Chinese carriers may not have escaped the economic crisis unscathed, particularly on cargo and international routes, but domestic traffic is surprising healthy and has defied the downturn with double-digit growth since October. In an odd twist, domestic traffic growth was weakest between May and August 2008, because of the Sichuan earthquake in mid-May, but rebounded as the rest of the world hit the downturn.
While international traffic has been badly hit, and is still down on last year, there are indications that China's airlines are slowly recovering. During the first quarter the three major airline groups - Air China, China Eastern and China Southern - posted profits.
An analysis of the major Chinese carriers' monthly traffic statistics shows the drop-off in international cargo started in May last year. By June international passenger traffic started contracting at double-digit rates, pushing most of the country's airlines into the red for 2008. Airlines responded by slashing capacity, getting rid of unwanted aircraft and delaying aircraft deliveries.
April data for the big three shows international traffic is still down year-on-year, but domestic is rising. Air China, China Eastern and China Southern posted 16%, 25% and 6% domestic RPK growth respectively.
The domestic activity of Chinese carriers is much bigger than their international business, so domestic RPK growth has been enough to boost total RPKs. "The rebound in the domestic market is good news and the warming of cross-Straits ties means we have seen [China-Taiwan] routes flourishing," says director general of the Association of Asia Pacific Airlines, Andrew Herdman.
While Taiwan has given China a welcome boost, international cargo traffic looks like it will be slower to recover. Air China, China Eastern and China Southern posted a 14%, 5% and 28% fall in cargo traffic in April respectively. Centre for Asia Pacific Aviation executive chairman, Peter Harbison, says cargo recovery "is a long way off".
He adds that, in a global context, we are now seeing "a bottoming out and a deceleration" of the negative growth and international cargo will start to pick up before economic growth improves. But Harbison is less optimistic China's international passenger traffic will recover any time soon, noting it has generally fallen because of capacity cuts.
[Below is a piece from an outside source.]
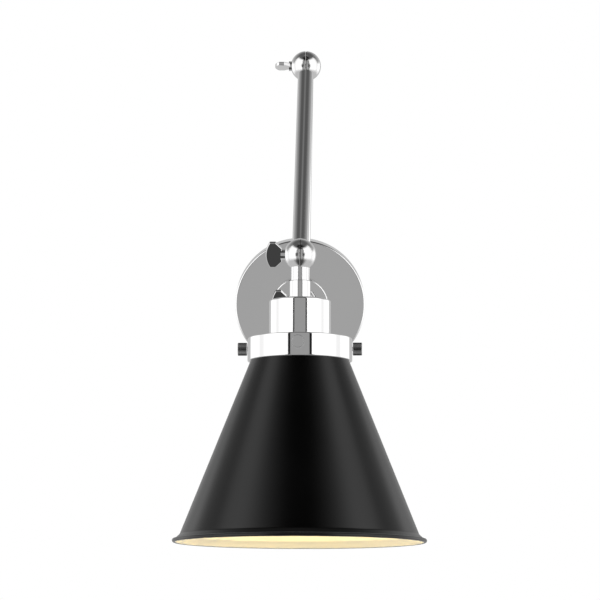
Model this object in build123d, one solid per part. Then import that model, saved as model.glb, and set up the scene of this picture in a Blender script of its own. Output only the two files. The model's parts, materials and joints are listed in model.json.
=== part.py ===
from build123d import *
import math
import os

# A swing arm wall sconce, every piece as its own solid. Lengths are in millimetres and angles in degrees.
# The origin is the centre of the wall plate's back face, on the wall. +Z is up, -Y points out of the wall
# into the room, and +X is to the right for someone who faces the wall.

# Wall side, with distances off the wall
plate_diameter = 129.0
plate_depth = 25.4
sheet = 1.2  # wall of the spun plate, cup and boss
plate_edge_radius = 1.8
boss_radius = 28.0
boss_height = 8.0
boss_neck_radius = 9.0
boss_neck_length = 8.8  # behind the plate's front
spindle_radius = 6.0
spindle_start = 4.5
hub_radius = 13.0
hub_height = 3.5
bracket_width = 18.0
bracket_thickness = 2.0
tab_length = 14.0
box_screw_spacing = 88.9  # the two ears of an octagon junction box
box_screw_hole_radius = 2.4
side_screw_radius = 2.0
side_screw_height = 8.0  # off the wall
ground_screw_below = 24.0
boss_nut_flats = 26.0
spindle_nut_flats = 17.0

# Knuckles and arms
ball_diameter = 28.4
seam_gap = 0.8  # between the two halves of a knuckle
seat_from_centre = 13.2  # the flat under the knob
seat_washer = 1.2
pivot_radius = 2.5
pivot_end = 11.0  # the screw's tip, past the ball's centre
chamber_radius = 9.0  # room for the leads round the pivot
spigot_end = 32.0  # inside a tube, from the ball's centre
tube_diameter = 14.5
tube_wall = 1.5
arm_length = 238.0  # between the ball centres of one arm
lower_arm_lean = 13.9  # out of the vertical, into the room
upper_arm_drop = 47.5  # out of the vertical, down into the room
rear_pivot_sideways = 1.8  # to the right of the plate and the head
elbow_sideways = 5.0
rear_pivot_reach = 55.0  # off the wall
rear_pivot_rise = 7.4  # above the plate's centre
knob_length = 25.2
knob_width = 14.0
knob_thickness = 3.4
knob_from_centre = 15.0  # the plate's near edge, from the ball's centre
head_knob_from_centre = 16.2  # this screw has a longer neck
knob_neck_radius = 4.6
knob_turn = 26.0  # out of upright, its front face turned down
elbow_knob_turn = 77.0  # this knob lies nearly flat
wire_radius = 1.1
wire_bore = 3.0

# Head, with distances along its axis from the head ball's centre
head_tilt = 15.6  # the shade's mouth turned out of the wall's vertical, into the room
stem_radius = 8.0
collar_radius = 9.25
collar_start = 23.8
cup_start = 41.2
cup_radius = 27.1
nipple_radius = 5.0
nipple_end = 49.0
cup_nut_flats = 15.0
ring_start = 75.1
ring_end = 94.9
ring_radius = 45.9
ring_wall = 1.5
web_hole_radius = 24.0
gallery_screws = 4
gallery_screw_rise = 0.8  # from the ring's middle towards the ball
gallery_twist = 2.0  # of the gallery screws about the head's axis
gallery_screw_radius = 2.0
gallery_head_radius = 5.7
gallery_head_end = 54.5  # from the head's axis
knurl_ridges = 26
shade_wall = 1.0
shade_neck_start = 78.5
shade_top_radius = 43.3  # outside, at the ring's lower edge
shade_half_angle = 21.8
shade_lip_start = 246.5
shade_rim_radius = 110.5
shade_bead_radius = 1.7
shade_bead_centre = 251.7
holder_radius = 20.0
holder_start = 46.7
holder_end = 84.0
holder_floor = 52.0
shell_radius = 13.9
shell_wall = 0.4
bulb_base_radius = 13.2
bulb_neck = 84.5
bulb_radius = 30.0
bulb_end = 164.0

# Fits
running_gap = 0.05  # radial, between a pivot and its hole
thread_gap = 0.02  # radial, between a screw and its own thread
body_gap = 0.35  # between curved faces of two pieces that move apart

ball_radius = ball_diameter / 2
cope_radius = ball_radius + body_gap
tube_radius = tube_diameter / 2
tube_bore = tube_radius - tube_wall
boss_front = plate_depth + boss_height
hub_start = boss_front + 0.3
hub_front = hub_start + hub_height
pieces = {}


def direction(lean, sideways):
    """Unit vector that leans out of +Z towards -Y, with a share of its length sideways."""
    flat = math.sqrt(1 - sideways**2)
    return Vector(sideways, -math.sin(math.radians(lean)) * flat, math.cos(math.radians(lean)) * flat)


def frame(origin, z_dir, x_dir=(1, 0, 0)):
    return Plane(origin=origin, x_dir=x_dir, z_dir=z_dir)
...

"Chinese carriers don't have strong global brands so they rely on outbound traffic," Harbison says, explaining why he thinks international traffic has been hit so hard. "They are not strong performers in generating inbound sales. Most inbound tends to be students and low yield traffic."
In response to the crisis, the government axed its tax on fuel surcharge revenue, opened China's airspace further to allow more direct routings and stepped in to bail out struggling state-controlled airlines. It gave China Eastern's parent seven billion yuan ($1.03 billion), and talks are underway to give it a further two billion yuan. China Southern Airlines' parent has also received three billion yuan, but Air China has received no bailout because it is in relatively strong shape.
Airlines that have less sway with central government have turned to local governments. Hainan Airlines has received 500 million yuan from the Tianjin municipal government, and is getting a three billion yuan bail-out from its parent company and the Hainan provincial government. Shanghai Airlines, meanwhile, has agreed to sell about 15% equity to hotel operator Jinjiang International so it can raise one billion yuan.
It has also been speaking to its major owner, the Shanghai Municipal Government, about a cash injection, but that government has been talking with China Eastern's parent about merging the two Shanghai-based carriers. This appears to be gaining pace. Trading in their respective shares on the Hong Kong stock exchange was suspended in early June, amid reports a merger announcement is imminent. China Eastern says it is in the process of planning a "material restructuring".
Consolidation has already seen Shanghai-based Juneyao Airlines take control of Okay Airways after the Tianjin-based carrier hit financial problems, while in March Sichuan Airlines Group paid 200 million yuan to increase its stake in Chengdu's United Eagle to 76% from 20%.